As one toy-company executive put it in the early '90s, "The color of money is green, and you get it from whatever skin tone has got it." Accordingly, with the annual buying power of minority customers exceeding $1 trillion, U.S. companies now spend $2 billion each year on advertising specifically designed to attract and engage these "New American" consumers. Who are they? More importantly, who do they think they are? And how are they expressing that self-identification through what they buy? In Shopping for Identity
, Marilyn Halter explores these and other questions with an academic's critical eye and illustrates her research with an engaging variety of statistics, examples, and anecdotes.
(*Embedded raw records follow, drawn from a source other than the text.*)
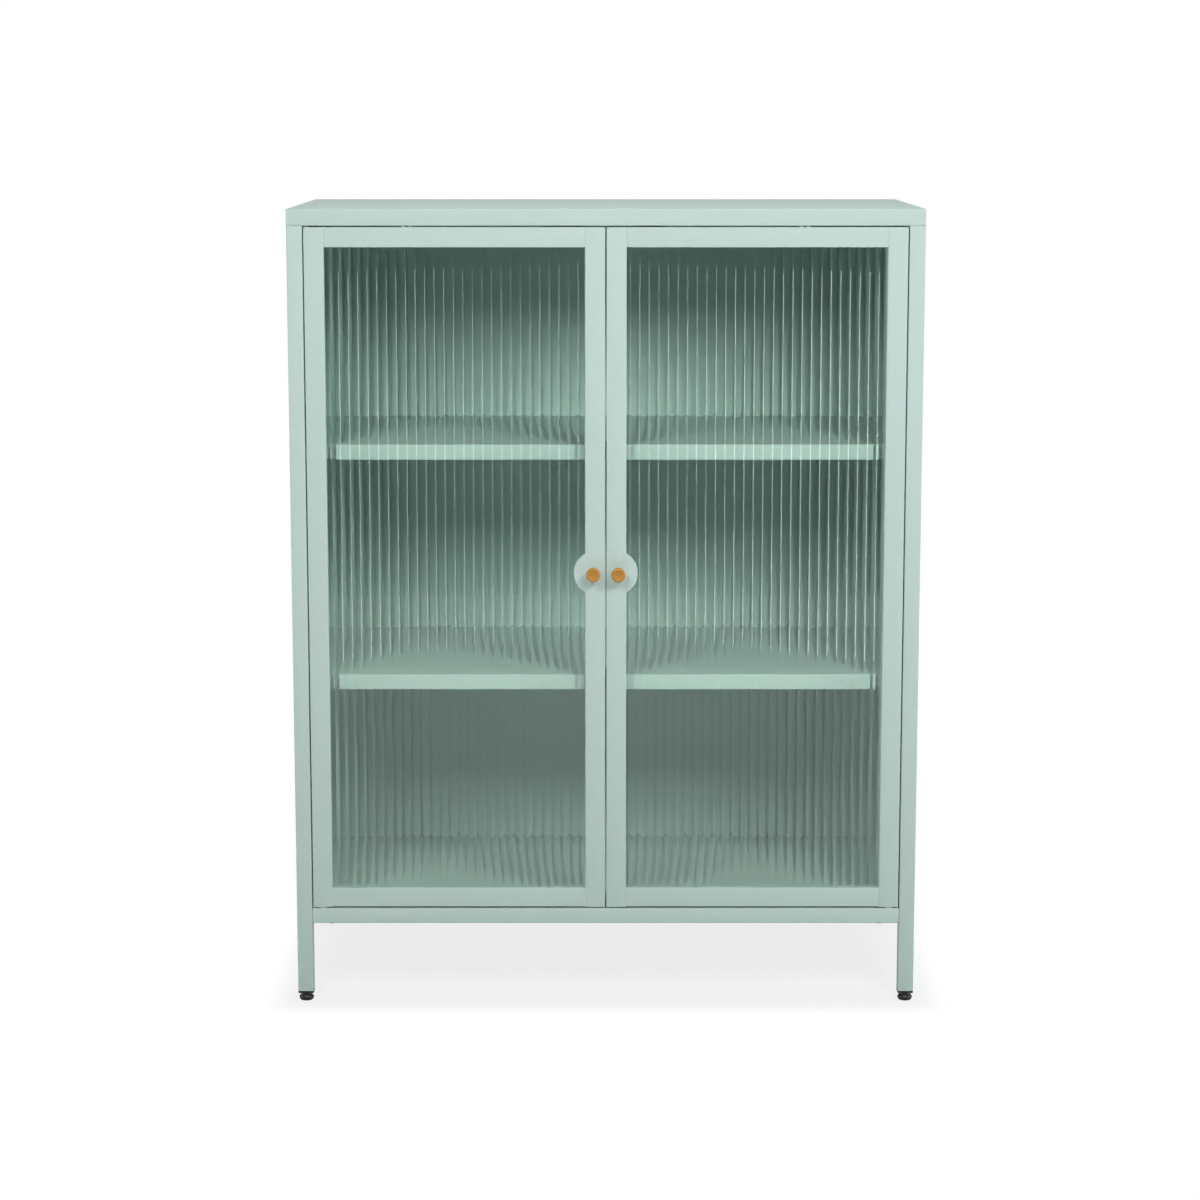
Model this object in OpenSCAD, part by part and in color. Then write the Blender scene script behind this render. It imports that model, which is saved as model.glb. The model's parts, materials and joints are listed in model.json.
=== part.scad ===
// Two-door storage cabinet: steel tube posts, folded sheet panels and shelves,
// glazed doors on pivot pins, and four levelling feet.
// The front faces -Y, the width runs along X, and the feet stand at Z = 0.

/* [Cabinet] */
// Width over the posts
cabinet_w = 800; // [640:10:960]
// Depth from the front of the doors to the back of the rear posts
cabinet_d = 400; // [320:10:500]
// Height from the floor to the top of the top panel
cabinet_h = 1024; // [980:2:1200]
// Height from the floor to the underside of the bottom panel
leg_clear = 104.8; // [80:0.2:130]

/* [Posts] */
// Side of the square post tube
post_w = 20; // [18:1:24]
// Wall of the post tube
post_wall = 1.2; // [1:0.1:1.6]
// Outside corner radius of the post tube
post_r = 1.6; // [0.8:0.1:2]
// Thickness of the plate welded into the top of each post
post_plate = 3; // [2:0.5:5]

/* [Sheet metal] */
// Thickness of the folded sheet
sheet = 1; // [0.8:0.1:1.2]
// Height of the top panel's folded edge
cap_h = 21; // [17:0.5:26]
// Outside bend radius of the top panel
cap_r = 1.6; // [0.8:0.1:2.4]
// Width of the hem under the top panel
cap_hem = 42; // [40:1:50]
// Height of the bottom panel's folded edge
base_h = 20; // [16:0.5:24]
// Width of the hem under the bottom panel
base_hem = 14; // [10:1:20]
// How far the side and back panels stand in from the outside of the posts
panel_inset = 1; // [0.5:0.5:3]
// Depth of the folded edges of the side and back panels
panel_fold = 9; // [8.5:0.5:10]

/* [Shelves] */
// Height of the lower shelf's top above the bottom panel
lower_rise = 303.2; // [260:0.1:320]
// Height of the upper shelf's top above the lower shelf's top
upper_rise = 297.5; // [260:0.1:310]
// Height of a shelf's folded edge
shelf_lip = 20; // [14:0.5:26]
// Width of the hem under a shelf
shelf_hem = 9; // [6:0.5:14]
// Distance from the front of the doors to a shelf's front edge
shelf_back = 27; // [26:0.5:50]
// Width of the notch in a shelf's front corners, from the side panel
notch_w = 44; // [30:1:60]
// Depth of the notch in a shelf's front corners
notch_d = 12; // [6:0.5:20]
// Gap between a shelf and the panels round it
shelf_gap = 1; // [0.4:0.2:2]
// Length of a shelf clip along the side panel
clip_len = 22; // [14:1:30]
// How far a shelf clip reaches under the shelf
clip_reach = 12; // [8:1:18]
// Height of a shelf clip's plate
clip_plate = 16; // [12:1:24]
// Thickness of a shelf clip
clip_t = 1.5; // [1:0.1:2]
// Distance from the shelf's ends to its clips
clip_in = 40; // [30:5:90]

/* [Doors] */
// Thickness of the doors
door_t = 20; // [18:0.5:22]
// Face width of the door frame members
bar_w = 25; // [23:0.5:34]
// Width of the front lip that laps over the glass
lap = 6; // [4:0.5:7]
// Thickness of the front lip
lip_t = 2; // [1.5:0.1:2.5]
// Wall of the door frame members
bar_wall = 1.2; // [1:0.1:1.6]
// Thickness of the end plates of the stiles
stile_plate = 3; // [2:0.5:5]
// Gap between a door and its post
side_gap = 1.5; // [1.4:0.1:2.4]
// Gap between the two doors
mid_gap = 2; // [1.6:0.1:3]
// Gap between a door and the top panel
top_gap = 1.8; // [1.7:0.1:3]
// Gap between a door and the bottom panel
bottom_gap = 1.6; // [1.6:0.1:3.5]
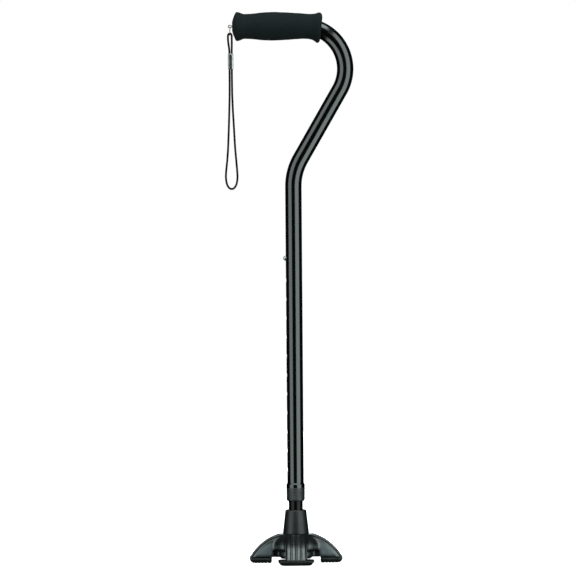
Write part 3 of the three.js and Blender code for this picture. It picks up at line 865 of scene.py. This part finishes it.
def foot_pad():
    height, inset = PAD_SHAPE[0]
    low = (PAD_INNER, -PAD_HALF_WIDTH)
    high = (PAD_OUTER, PAD_HALF_WIDTH)
    obj = rounded_block("foot_pad", low, high, 6.5 * MM, height * MM)
    scale = pad_scale(inset)
    pivot = (PAD_PIVOT_X, 0, 0)
    bpy.ops.transform.resize(value=(*scale, 1), center_override=pivot)
    for next_height, next_inset in PAD_SHAPE[1:]:
        step = (0, 0, (next_height - height) * MM)
        bpy.ops.mesh.extrude_region_move(TRANSFORM_OT_translate={"value": step})
        next_scale = pad_scale(next_inset)
        ratio = (next_scale[0] / scale[0], next_scale[1] / scale[1], 1)
        bpy.ops.transform.resize(value=ratio, center_override=pivot)
        height, scale = next_height, next_scale
    leave_edit()
    return outward(obj)


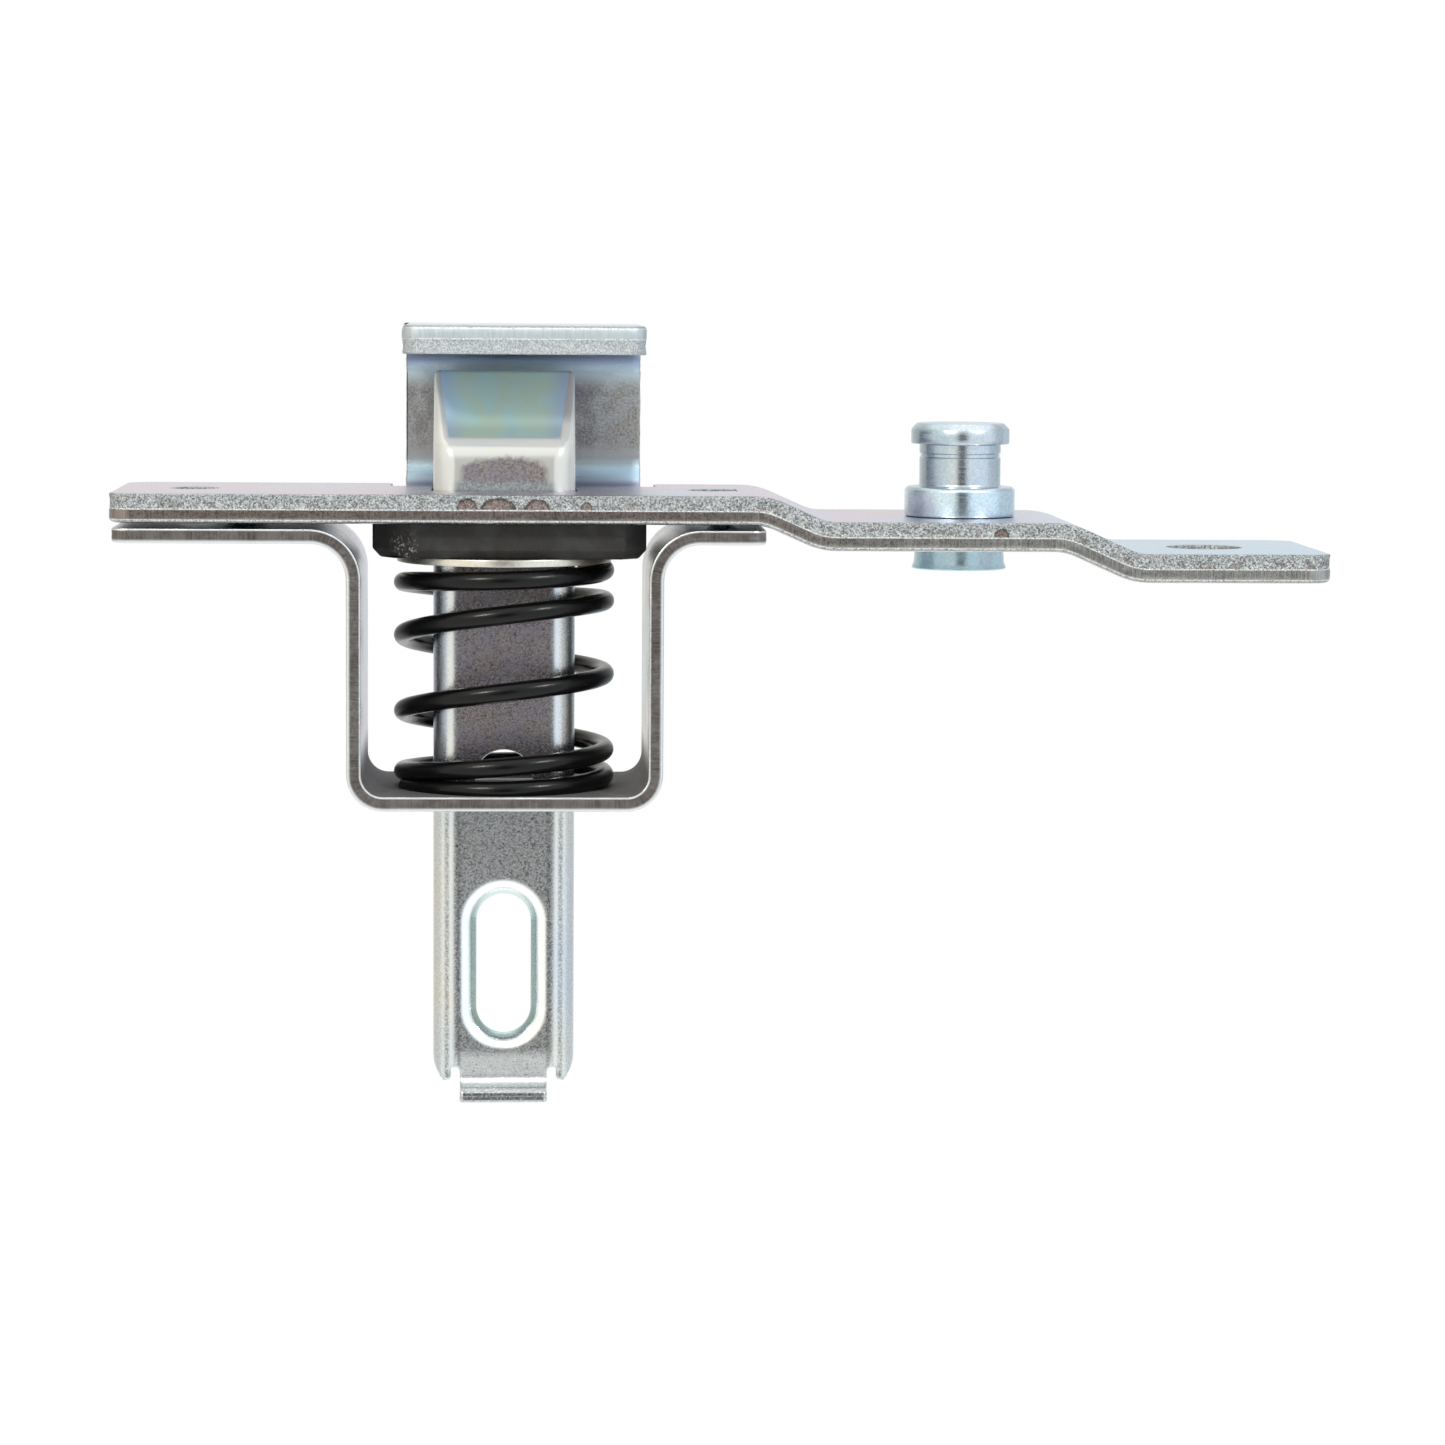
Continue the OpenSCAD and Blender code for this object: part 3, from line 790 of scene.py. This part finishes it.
class Value:
    """A node's output. Arithmetic with it adds Math nodes to its tree."""

    def __init__(self, nodes, socket):
        self.nodes = nodes
        self.socket = socket

    def __add__(self, other):
        return self.nodes.calc("ADD", self, other)

    def __sub__(self, other):
        return self.nodes.calc("SUBTRACT", self, other)

    def __rsub__(self, other):
        return self.nodes.calc("SUBTRACT", other, self)

    def __mul__(self, other):
        return self.nodes.calc("MULTIPLY", self, other)

    def __truediv__(self, other):
        return self.nodes.calc("DIVIDE", self, other)

    def __abs__(self):
        return self.nodes.calc("ABSOLUTE", self)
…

Until well into the second half of the 20th century, America was seen as a cultural melting pot. Immigrants were expected to assimilate into the mainstream culture, and cultural pluralism wasn't officially recognized, let alone encouraged. That changed significantly with the passing of the Ethnic Heritage Act of 1974, which contributed to the growth of "ethnic celebrations, a zeal for genealogy, increased travel to ancestral homelands, and great interest in ethnic artifacts, cuisine, music, literature, and, of course, language." At the same time, corporate America began moving away from mass marketing and toward segmented marketing techniques, and these newly demonstrative ethnic constituencies quickly became one of the most targeted and profitable marketing segments. Multicultural marketing experts have proliferated and act as their companies' in-house ethnographers, learning and responding to the cultural nuances of their audiences. At the same time, ethnicity in itself is becoming increasingly optional and malleable, as individuals choose to take on certain identifying aspects of their cultural group while rejecting others. Halter's book poses some interesting questions: How does commercialism both enhance and make a commodity of ethnic identification? And what is authentic ethnic identification? Consider the non-Jewish. fourth-generation Irish leader of the organization for fostering Yiddish culture and education, who has immersed himself in living and promoting a Yiddish identity; or the way that certain ethnic peculiarities have become so ingrained in the culture that they've lost their obvious differences. Demonstrating the extent of cultural hybridism in the U.S., Halter quotes a Newsweek article as stating that "As the United States' Muslim community grows, so does the availability of halal products and pro-Islam tchotchkes." The Yiddish term for knickknacks hardly seems appropriate for pro-Islamic merchandise, and yet today's cultural hybridism often blinds us to such ironies.
Halter's extensive research calls attention to these everyday marketing techniques, which no longer seem strange in our pick-and-choose cultural milieu. In its examination of how Americans express their ethnicity in and through a commodity-driven, consumer culture, Shopping for Identity is a revealing study of how far we have come from the days when Margaret Mead could pronounce that "Being American is a matter of abstention from foreign ways, foreign food, foreign ideas, foreign accents." As Halter shows us, money does indeed talk in many different languages; her examination of both sides of the ethnic dollar is informative, provocative, and surprisingly entertaining. --S. Ketchum
From Publishers Weekly
Black Barbies, a Northwest Orient advertisement urging Irish-Americans to fly to Dublin to "find their roots" and a Tetley Tea campaign suggesting that American Jews "think Yiddish" but "drink British" are only recent examples of advertisers' attempts over the last century to target consumers by appealing to their sense of ethnic and racial identity. In this highly engaging study, Halter (an associate professor of history at Boston University) traces the complicated history of ethnicity and consumption in the U.S. While the "melting pot" paradigm has been accepted with very little critique, Halter argues that such wholesale assimilation has never really occurred. She posits instead that individuals and groups have always tried to become Americans without losing the specificity of their ethnicityAa reality that is reflected in the marketing of consumer goods. While she focuses on how Alex Haley's Roots (1973) and the 1974 congressional Ethnic Heritage Act (which funded "initiatives that promote... distinctive cultures and histories") spurred the embrace of ethnic identity, Halter also documents that embrace in such fascinating occurrences as an 1895 article, "The Negro in Advertising," which ran in the advertising journal Printer's Ink, and a 1913 Proctor and Gamble campaign for kosher Crisco shortening that began: "The Hebrew Race Has Been Waiting 4,000 Years." Halter deftly conveys the sweep of her findings without ever glossing over her intriguing examples. Her refreshingly radical examination of U.S. history is an important addition to both cultural and ethnic studies. (Sept.)